Удалось ли Вулф убежать от своих родителей и от диктата «средней» культуры? В одной из последних дневниковых записей она с любовью и почти завистью вспоминает, какими «простыми, чистыми и прямыми» были ее «старики» – на контрасте с утомившим ее самоанализом. Ее высокую прозу «концентрированного момента» одомашнили middlebrow-авторы, вроде Майкла Каннингема и Джонатана Франзена. Мы все живем в мире сломанных иерархий и растерянности, когда омфал потерян, его поиски ложны, а жить без него мы так и не научились.
Но тем не менее капсулы времени, оставшиеся после Вулф, пригождались снова и снова – в семидесятых, в нулевых и теперь, – каждый раз новая волна ее популярности совпадала с витком истории, смысл которой до конца нам еще непонятен. И пригодятся снова.
Каждый раз, когда сегодня я вижу очередной вычищенный скребком, не дающий себе слабины, натянутый как тетива текст талантливой современной писательницы, я вспоминаю Вирджинию Вулф. Мы всё еще сомневаемся – тенью ее сомнений. Ей было непросто преодолевать мембрану, выходить в «наружную», опасную речь, из-за чего многие ее проблемные эссе не увидели свет при жизни, но она всё же говорила – со своими современницами, с нами и с нашими потомками. Именно в текстах и дневниках Вулф я, будучи подростком, ясно увидела, что солнце действительно всходило сто лет назад так же, как сейчас. Именно она разделила для меня (и многих других пишущих и читающих) время на прошлое и настоящее.
Будущее же начнется тогда, когда вопросы, поднятые в ее эссе, проживутся до конца. В своем сборнике «Ковентри» (2019) одна из главных современных писательниц Рейчел Каск отвечает Вулф, что с «хваленой своей комнатой» всё оказалось сложнее: даже имея возможность завести кабинет, можно долгое время продолжать писать на кухне, как во времена Джейн Остин.
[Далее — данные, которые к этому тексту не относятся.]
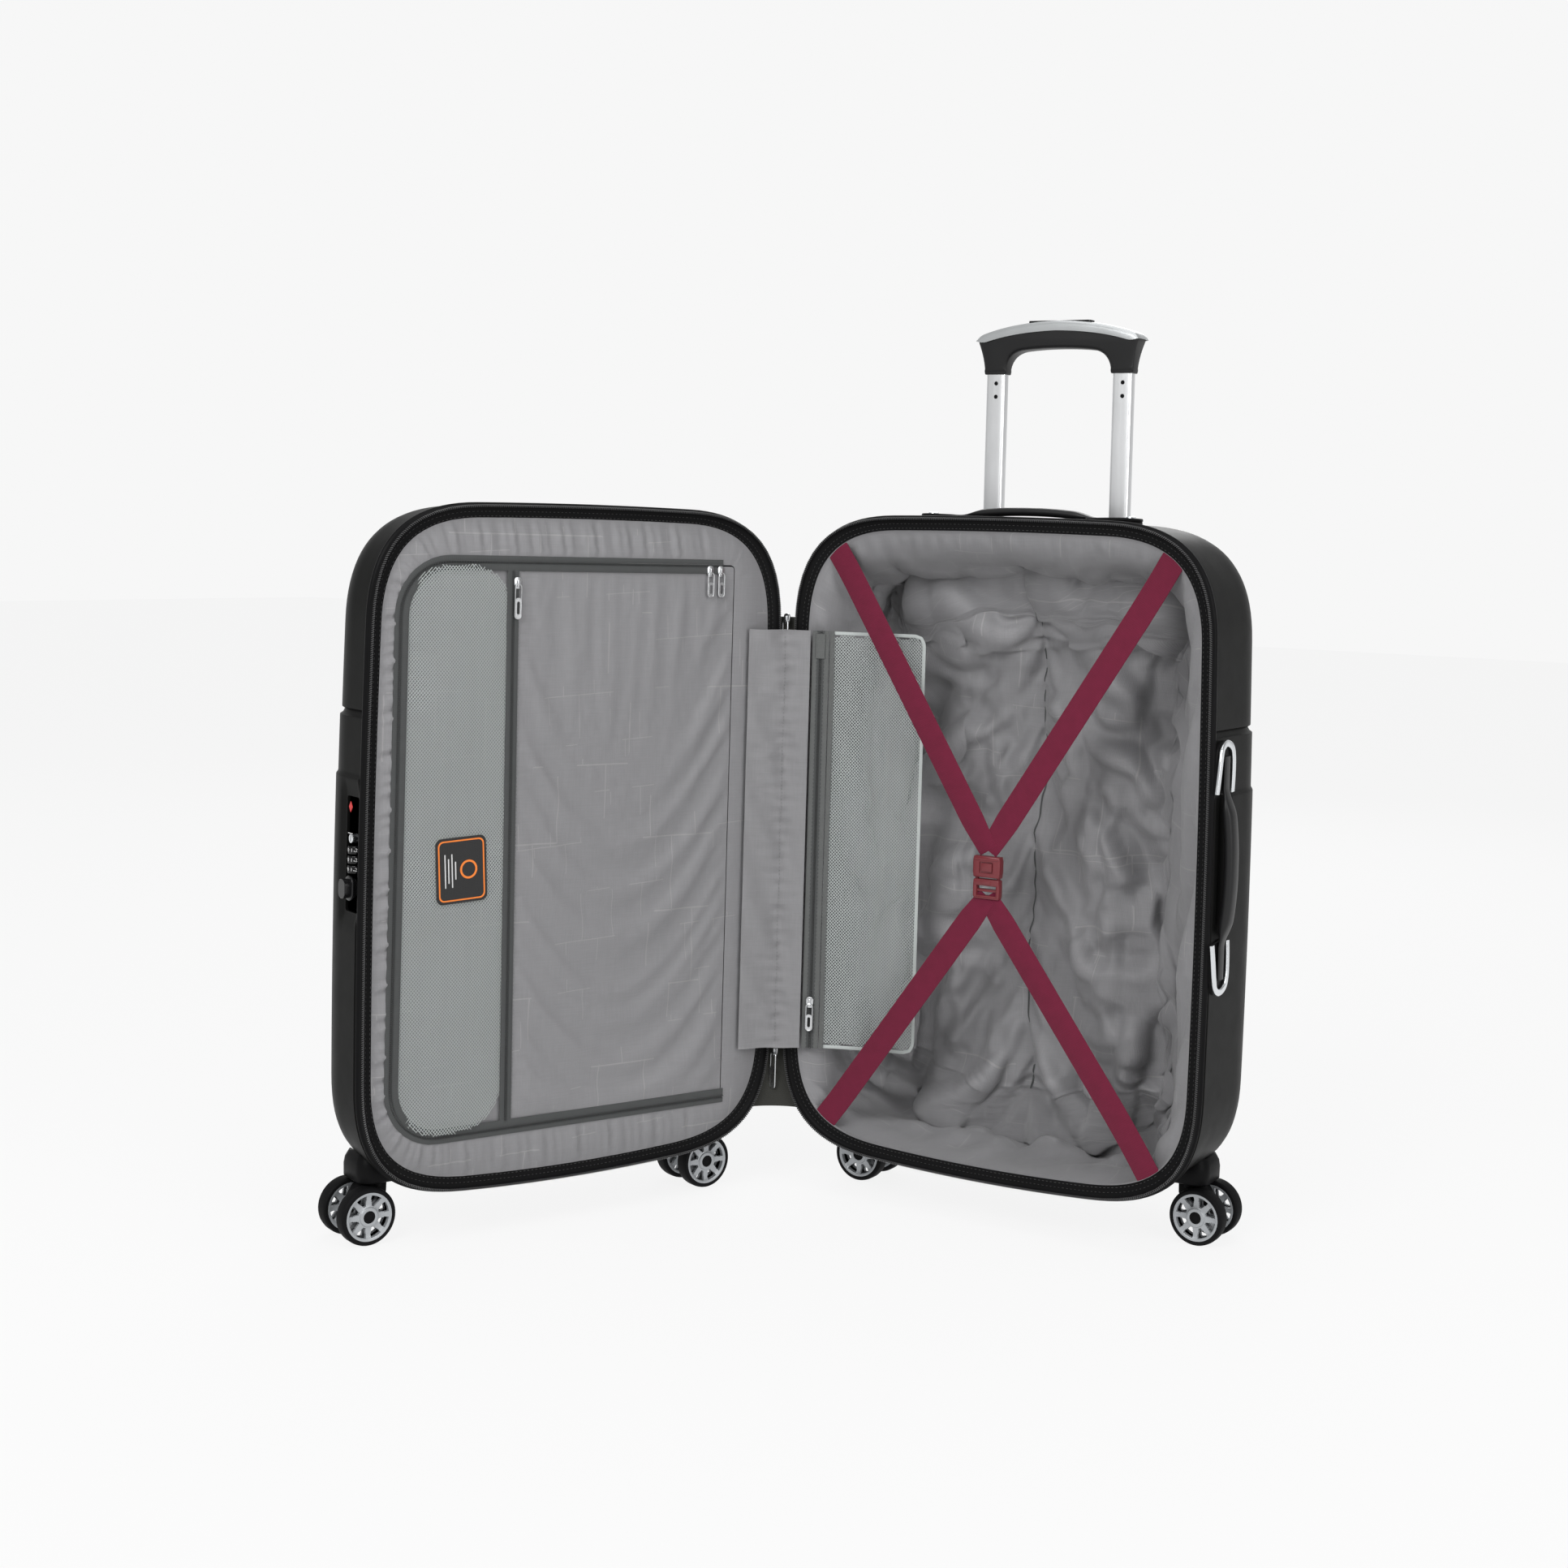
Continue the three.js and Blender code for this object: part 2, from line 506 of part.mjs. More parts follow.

Даже снимая экономическую и социальную проблему, мы остается с вмятиной от неё у себя в голове.
Будущее начнется тогда, когда мы поймем, что синдром самозванца – это навязанное умозрительное препятствие. Многие думают, что уверенность – это разрешение себе быть близоруким. На самом деле это значит копать так же глубоко, но не бояться ошибок и не испытывать ложного стыда. Во времена Вулф почти невозможно было освободиться от чувства ничтожности, внушаемого обществом, которое запрещает тебе зайти в библиотеку. Но чары слабеют, и однажды, перечитав ее слова, мы поймем их как пережитые до конца, принадлежащие целиком прошлому. Мы перестанем бояться собственного несовершенства – и открыто обратимся к миру. Сделаем шаг за порог своей самости и вполне овладеем «наружной» речью, которой нас когда-то учила Вирджиния Вулф.